Current pork prices already the ‘best deal’ for consumers – importers group
MANILA, Philippines — The current prices of imported pork meat in Metro Manila markets may be the best deal that consumers may ever get after President Duterte over the weekend raised the imposed tariffs on pork to 10 percent from 5 percent, according to the country’s biggest importer group.
Meat Importers and Traders Association (Mita) President Jesus Cham said in an interview with Inquirer that imported meat prices may have already hit bottom following the compromise struck by economic managers and lawmakers to raise the pork tariffs anew.
Duterte’s Executive Order 134 raised the tariff on pork imports under the minimum access volume to 10 percent for the first three months and 15 percent in the next nine months.
For imports outside MAV, it was revised to 20 percent for the first three months and 25 percent in the succeeding months.
Under the law, duties are imposed upon the entry of cargo. This means that pork shipments that were ordered in April or when the five-percent tariff was imposed may still be slapped with a higher tariff upon arrival. Chances are, they will be.
According to a report by the National Economic and Development Authority, shipments of imported pork are taking time to arrive due to persistent logistics problems worsened by coronavirus-related lockdowns.
Moreover, the shortage of hogs in countries plagued by African swine fever (ASF) has driven global meat prices up as nations compete with available stocks.
Jerome Ong, president of the Philippine Association of Meat Processors Inc. and CEO of CDO Foodsphere Inc., said imports that were slapped with a 5-percent tariff are expected to arrive in the country by early May, but delayed shipping arrivals and higher freight costs overhauled the usual timetable for arrivals.
While some cargos have already arrived, the volume may not be enough to depress the prevailing meat prices and trim the country’s high meat inflation.
As of last week, price monitoring reports conducted by the Department of Agriculture showed that of the 33 public markets surveyed in Metro Manila, only 13 were able to sell frozen imported pork ham and pork belly. Prices ranged between P225 a kilogram and P350 a kilogram for both cuts.
Most vendors continued to sell fresh local pork priced at an average of P350 a kilo for pork ham and P380 a kilo for pork belly.

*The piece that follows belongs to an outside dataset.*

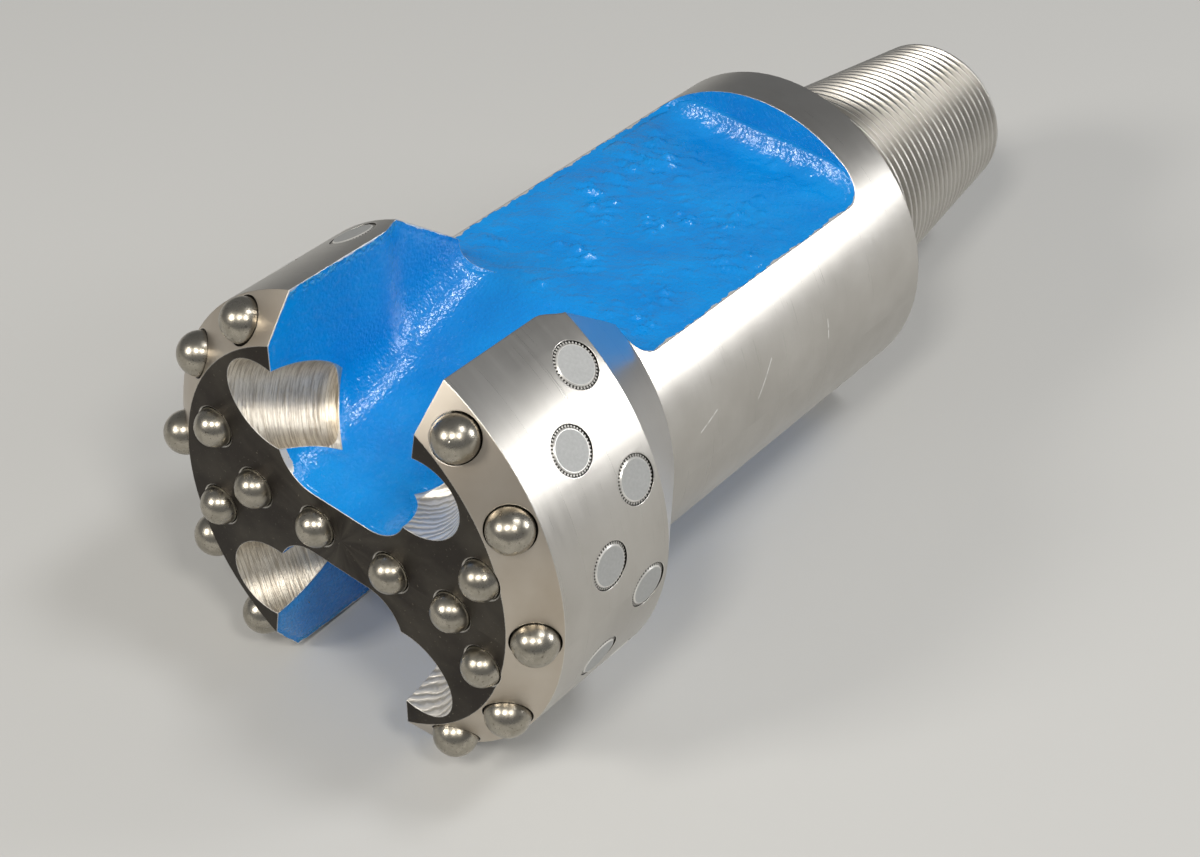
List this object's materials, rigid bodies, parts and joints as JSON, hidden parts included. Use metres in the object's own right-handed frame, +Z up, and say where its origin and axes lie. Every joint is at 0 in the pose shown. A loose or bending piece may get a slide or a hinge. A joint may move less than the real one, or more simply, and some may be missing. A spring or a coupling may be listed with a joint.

Mita, in a letter to selected Cabinet members and lawmakers, requested to extend the validity of reduced tariffs to five years from the current one year even amid the violent backlash from local hog producers.
“One year is definitely too short. Five years is a realistic outlook that producers and political leaders should accept,” said Cham.
“Even local hog practitioners and professionals will agree that if a vaccine [against ASF] is discovered today, it would take two to three years to fully recover. As it is, ASF is still spreading as seen from the reports of BAI (Bureau of Animal Industry),” he added.
Some hog-producing groups threatened to stage a “food holiday” if the five-year extension will be granted by lawmakers or the President, stressing that doing so would ultimately kill the domestic industry and jeopardize the country’s dream of attaining food security.
“If that happens, no one will produce anymore. Piggeries will close. Livestock stakeholders, not only those engaged in livestock but even those who are producing corn and poultry, will unite against that. We will boycott,” said Nicanor Briones, vice president of the Pork Producers Federation of the Philippines.